While his strategy prizes abundance, and feels spite-driven in its effort to return to the eye-level shelf of the pop marketplace, there are reminders here of the craftsmanship that secured him that position in the first place. On sections on Maid of Honour and Habibti, Drake retreats into his roles as bankable hitmaker and photo-dump epigraphist, and sounds refreshed by the familiarity: the clicking, cheeky "Cheetah Print"; the muted island gyrator "New Bestie," which revs up as it goes; the bleated, slow-rolling "WNBA"; the caricatured, vocally fluid "I'm Spent." As the projects furthest removed from beef and its dour sensibility, both albums are lighter and easier to listen to than Iceman, which has eye-rolling potential for anyone who sees the matter of succession as well and truly settled. And yet, it's that album that bristles with greater purpose and holds the music with the most narrative intrigue.

On songs like "Janice STFU," "Make Them Remember" and "Firm Friends," the artist is limber and potent, seemingly reclined in his verses even as he chucks 'bows. He puts it all together on the Deniece Williams-sampling "Make Them Pay," which reckons with his unplanned heel turn with composure, treating it like a sacrifice he is making for all our sakes. "F*** a Big Three anyway, there was too many chefs in the kitchen, it was a mess to begin with / And now they got a new GOAT, and we gotta test the position," he raps. It's the closest he comes to fully acknowledging his fall from pole position, a feint at looking inward before withdrawing to the safety of pretense: "Damn, who is this guy for real? I guess a magician / Hundred million streams vanished, no one got questions for n****s."

For all his tantrums about bots, Drake inhabits the same screenland he is criticizing, a world of juked stats, behind-the scenes-manipulations and simulated inducements, which all now feel like a microcosm of our entire social reality. If you've done any reading lately about "dead internet theory," or how the feed is fake, or PR firms creating engineered hype for artists, you are aware of the increasingly illusory nature of our communal spaces online, the persistent notion that the culture beyond your immediate field of vision may be doctored or utterly fabricated. So much of what we experience now has the potential to be artificial, tampered with, unreal.

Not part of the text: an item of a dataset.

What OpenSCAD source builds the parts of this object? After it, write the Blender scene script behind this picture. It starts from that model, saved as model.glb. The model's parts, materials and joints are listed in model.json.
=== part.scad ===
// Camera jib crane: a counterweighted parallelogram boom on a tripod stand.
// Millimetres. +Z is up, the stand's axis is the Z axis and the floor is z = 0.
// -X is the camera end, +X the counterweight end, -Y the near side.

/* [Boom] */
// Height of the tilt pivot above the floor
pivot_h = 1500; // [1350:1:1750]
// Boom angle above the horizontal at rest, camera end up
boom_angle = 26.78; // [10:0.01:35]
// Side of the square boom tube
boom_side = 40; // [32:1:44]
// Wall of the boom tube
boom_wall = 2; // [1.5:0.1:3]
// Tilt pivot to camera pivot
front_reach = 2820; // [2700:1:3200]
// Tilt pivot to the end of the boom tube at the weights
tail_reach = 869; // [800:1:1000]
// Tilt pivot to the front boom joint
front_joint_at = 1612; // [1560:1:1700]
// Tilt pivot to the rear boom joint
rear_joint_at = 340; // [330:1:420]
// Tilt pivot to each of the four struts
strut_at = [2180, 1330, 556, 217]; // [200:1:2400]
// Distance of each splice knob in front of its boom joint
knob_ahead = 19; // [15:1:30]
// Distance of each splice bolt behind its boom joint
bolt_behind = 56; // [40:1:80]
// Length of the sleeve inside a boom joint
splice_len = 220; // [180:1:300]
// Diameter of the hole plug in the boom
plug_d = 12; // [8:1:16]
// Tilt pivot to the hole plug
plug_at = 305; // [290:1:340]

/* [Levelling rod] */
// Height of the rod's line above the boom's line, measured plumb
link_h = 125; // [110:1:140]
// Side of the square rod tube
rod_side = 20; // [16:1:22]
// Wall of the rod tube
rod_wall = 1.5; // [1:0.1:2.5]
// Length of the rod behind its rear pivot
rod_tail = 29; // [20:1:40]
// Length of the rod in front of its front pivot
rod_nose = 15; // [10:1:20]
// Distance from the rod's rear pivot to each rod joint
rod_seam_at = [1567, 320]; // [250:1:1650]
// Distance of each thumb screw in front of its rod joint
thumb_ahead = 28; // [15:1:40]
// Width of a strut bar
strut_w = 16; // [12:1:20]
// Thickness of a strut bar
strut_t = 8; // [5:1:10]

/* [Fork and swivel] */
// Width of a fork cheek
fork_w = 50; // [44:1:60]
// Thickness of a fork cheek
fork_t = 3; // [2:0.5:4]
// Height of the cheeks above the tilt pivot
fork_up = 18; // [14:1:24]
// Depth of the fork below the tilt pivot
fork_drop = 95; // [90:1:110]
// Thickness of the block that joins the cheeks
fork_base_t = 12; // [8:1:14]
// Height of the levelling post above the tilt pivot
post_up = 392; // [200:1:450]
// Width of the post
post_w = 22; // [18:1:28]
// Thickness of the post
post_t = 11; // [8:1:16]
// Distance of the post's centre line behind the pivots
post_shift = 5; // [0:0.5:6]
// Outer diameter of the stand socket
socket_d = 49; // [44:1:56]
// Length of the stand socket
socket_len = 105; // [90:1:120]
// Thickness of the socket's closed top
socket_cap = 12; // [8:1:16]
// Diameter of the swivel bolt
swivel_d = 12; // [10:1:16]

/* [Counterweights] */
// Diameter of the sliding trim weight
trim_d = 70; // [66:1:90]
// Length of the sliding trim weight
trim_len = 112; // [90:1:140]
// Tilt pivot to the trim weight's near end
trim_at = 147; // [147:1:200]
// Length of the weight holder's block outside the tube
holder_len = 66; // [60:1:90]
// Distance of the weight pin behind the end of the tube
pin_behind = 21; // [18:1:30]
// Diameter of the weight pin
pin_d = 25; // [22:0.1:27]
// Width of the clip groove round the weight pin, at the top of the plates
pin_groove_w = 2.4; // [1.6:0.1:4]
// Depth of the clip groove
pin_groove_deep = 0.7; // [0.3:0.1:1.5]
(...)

That is the realm where Drake has always lived: a murky soup of sham interactions, where social climbers, gold diggers, bottom feeders and sandbaggers all try to pull the wool over his eyes to get over in some way. Or at least that's how he sees it, in a lyrical world that can often feel like a maze of half-truths itself. On these albums, he often finds himself in liminal spaces where the "real" and simulacra overlap. "You write me heartfelt words I find out Chat's behind," he croons on "Prioritizing." He sputters through "Outside Tweaking" as he enters the celebrity distortion field of OnlyFans, which turns him from megastar to reluctant idolator, and navigates a thinly veiled deception: "Askin' if your manager could come / It seem like your manager's your man." Elsewhere, another woman tries to leverage release info out of him that she can use to "finesse" Polymarket. He seems exhausted by the doublespeak, and listening to his exhaustion is exhausting.

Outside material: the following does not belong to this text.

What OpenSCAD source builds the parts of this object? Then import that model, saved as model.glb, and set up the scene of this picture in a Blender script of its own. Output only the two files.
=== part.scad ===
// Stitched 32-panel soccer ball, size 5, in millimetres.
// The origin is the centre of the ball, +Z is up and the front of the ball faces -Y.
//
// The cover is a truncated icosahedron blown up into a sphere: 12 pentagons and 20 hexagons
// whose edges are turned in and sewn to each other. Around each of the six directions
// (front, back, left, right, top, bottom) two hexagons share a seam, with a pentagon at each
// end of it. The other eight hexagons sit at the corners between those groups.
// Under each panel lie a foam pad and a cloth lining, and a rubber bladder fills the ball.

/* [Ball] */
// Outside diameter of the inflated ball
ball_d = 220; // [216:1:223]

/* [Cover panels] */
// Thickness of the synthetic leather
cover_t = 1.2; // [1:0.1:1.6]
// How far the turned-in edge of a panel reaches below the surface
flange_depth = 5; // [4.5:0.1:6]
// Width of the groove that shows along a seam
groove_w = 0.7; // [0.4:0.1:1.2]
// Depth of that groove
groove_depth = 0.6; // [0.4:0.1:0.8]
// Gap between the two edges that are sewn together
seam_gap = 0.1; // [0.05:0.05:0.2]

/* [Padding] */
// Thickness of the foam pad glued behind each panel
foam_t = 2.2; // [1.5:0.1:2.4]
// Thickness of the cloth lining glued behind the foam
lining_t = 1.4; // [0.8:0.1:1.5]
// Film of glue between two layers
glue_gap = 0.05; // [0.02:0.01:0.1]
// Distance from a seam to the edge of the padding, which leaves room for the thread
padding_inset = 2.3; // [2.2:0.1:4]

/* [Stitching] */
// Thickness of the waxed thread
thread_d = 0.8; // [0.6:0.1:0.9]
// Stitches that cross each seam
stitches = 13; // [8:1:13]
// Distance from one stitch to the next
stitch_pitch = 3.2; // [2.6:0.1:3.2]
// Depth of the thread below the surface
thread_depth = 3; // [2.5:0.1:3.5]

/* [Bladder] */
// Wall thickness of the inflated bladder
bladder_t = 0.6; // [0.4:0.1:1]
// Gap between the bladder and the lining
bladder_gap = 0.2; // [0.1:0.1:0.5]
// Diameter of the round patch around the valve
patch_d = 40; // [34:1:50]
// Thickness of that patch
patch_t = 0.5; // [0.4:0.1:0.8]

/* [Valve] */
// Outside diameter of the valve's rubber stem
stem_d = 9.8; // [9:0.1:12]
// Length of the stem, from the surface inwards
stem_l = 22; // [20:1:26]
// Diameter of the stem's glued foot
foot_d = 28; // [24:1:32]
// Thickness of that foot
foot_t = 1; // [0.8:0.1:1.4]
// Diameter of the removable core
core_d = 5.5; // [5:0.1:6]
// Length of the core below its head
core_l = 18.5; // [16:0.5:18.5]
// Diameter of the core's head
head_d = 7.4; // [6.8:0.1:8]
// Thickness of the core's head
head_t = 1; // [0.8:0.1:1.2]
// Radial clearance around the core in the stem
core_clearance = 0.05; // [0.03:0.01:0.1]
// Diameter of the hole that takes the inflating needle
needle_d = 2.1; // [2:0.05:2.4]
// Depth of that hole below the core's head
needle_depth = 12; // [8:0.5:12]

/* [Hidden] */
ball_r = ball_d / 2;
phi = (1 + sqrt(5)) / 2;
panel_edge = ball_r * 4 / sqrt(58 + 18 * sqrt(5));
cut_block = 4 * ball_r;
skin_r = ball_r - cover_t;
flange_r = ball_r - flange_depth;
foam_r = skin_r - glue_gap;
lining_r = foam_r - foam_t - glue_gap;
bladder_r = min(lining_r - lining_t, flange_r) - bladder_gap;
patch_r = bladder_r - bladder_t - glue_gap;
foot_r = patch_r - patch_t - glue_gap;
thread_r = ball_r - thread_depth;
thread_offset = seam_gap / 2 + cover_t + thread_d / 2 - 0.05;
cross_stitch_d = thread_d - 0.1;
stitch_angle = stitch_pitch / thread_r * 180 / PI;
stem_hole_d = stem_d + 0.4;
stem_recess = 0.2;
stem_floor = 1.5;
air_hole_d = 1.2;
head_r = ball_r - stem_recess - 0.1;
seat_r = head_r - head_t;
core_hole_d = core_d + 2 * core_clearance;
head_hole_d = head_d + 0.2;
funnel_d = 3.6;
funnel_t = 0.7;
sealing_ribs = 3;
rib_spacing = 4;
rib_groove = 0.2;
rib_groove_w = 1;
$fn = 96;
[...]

One approach that really could stick it to the nonbelievers, underachievers and tweet-and-deleters would be to keep it simple: Deliver a taut, dynamic album that functions as a singular statement. Incensed as Drake seems, he can't seem to stray from the Spotify way, which founder Daniel Ek laid out to Music Ally in 2020: "The artists today that are making it realize that it's about creating a continuous engagement with their fans. It is about putting the work in, about the storytelling around the album, and about keeping a continuous dialogue with your fans." Drake could have made one pointed and affecting LP about any single aspect of the last two years in exile: the horror of seeing your castle ransacked, the isolation of being made public enemy No. 1, the whiplash of a dramatic shift in public perception, trying to maintain your grasp on a touch-and-go relevance slipping through your fingers. But that doesn't serve the algorithms in the same way.

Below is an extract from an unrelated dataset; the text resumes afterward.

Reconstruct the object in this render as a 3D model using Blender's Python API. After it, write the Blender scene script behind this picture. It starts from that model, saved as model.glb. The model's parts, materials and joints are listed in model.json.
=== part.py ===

It also doesn't serve the ego. At the start of Iceman, during a rare moment of vulnerability, the rapper reveals that his longtime friend and producer Noah "40" Shebib has asked more of him: "Basically he's sayin' I got growin' up to do, I gotta dig deep." But there is so little here in the way of accountability, and the attempts to make us dance feel diversionary. Drake seems to still believe the defeat he suffered is a mirage, or at least more about him than his opponent. Yet the ways in which the two MCs have asserted their dominion is a symbol of the gap between them. Kendrick acknowledged Drake's positioning, and treated it as a righteous cultural undertaking to flip the table over and set us on a new paradigm. Drake, a poor sport, has never granted Kendrick the same courtesy, and his answer here is to try and reset the table exactly as it was. There is some great music trapped beneath the avalanche, but no coherent message to build around. Even if this is some kind of ploy to get out of his current contract, as he hints a few times throughout, it is only made possible by a streaming ethic he has embodied and espoused: content is king, and its consumption is all that matters.

Kendrick Lamar was recently named one of the 30 Greatest Living American Songwriters by The New York Times, and I've been thinking about something the funk legend George Clinton says in his endorsement: "There are a lot of slick writers out here nowadays with lyrics and things, but he writes with soul," Clinton explains. "He's at that point where he can move the conversation." It is those things I hear missing in Drake's music now: writing with soul, and any attempt to move the conversation. There is still a slickness to much of what he does, but it can feel spiritless, inert, in its service to the status quo. "What if I just end up back where we started?" he asks on "I'm Spent," his voice bearing a noticeable weariness. "What if I can't take this s*** any farther?" He asks like someone with no interest in knowing the answer.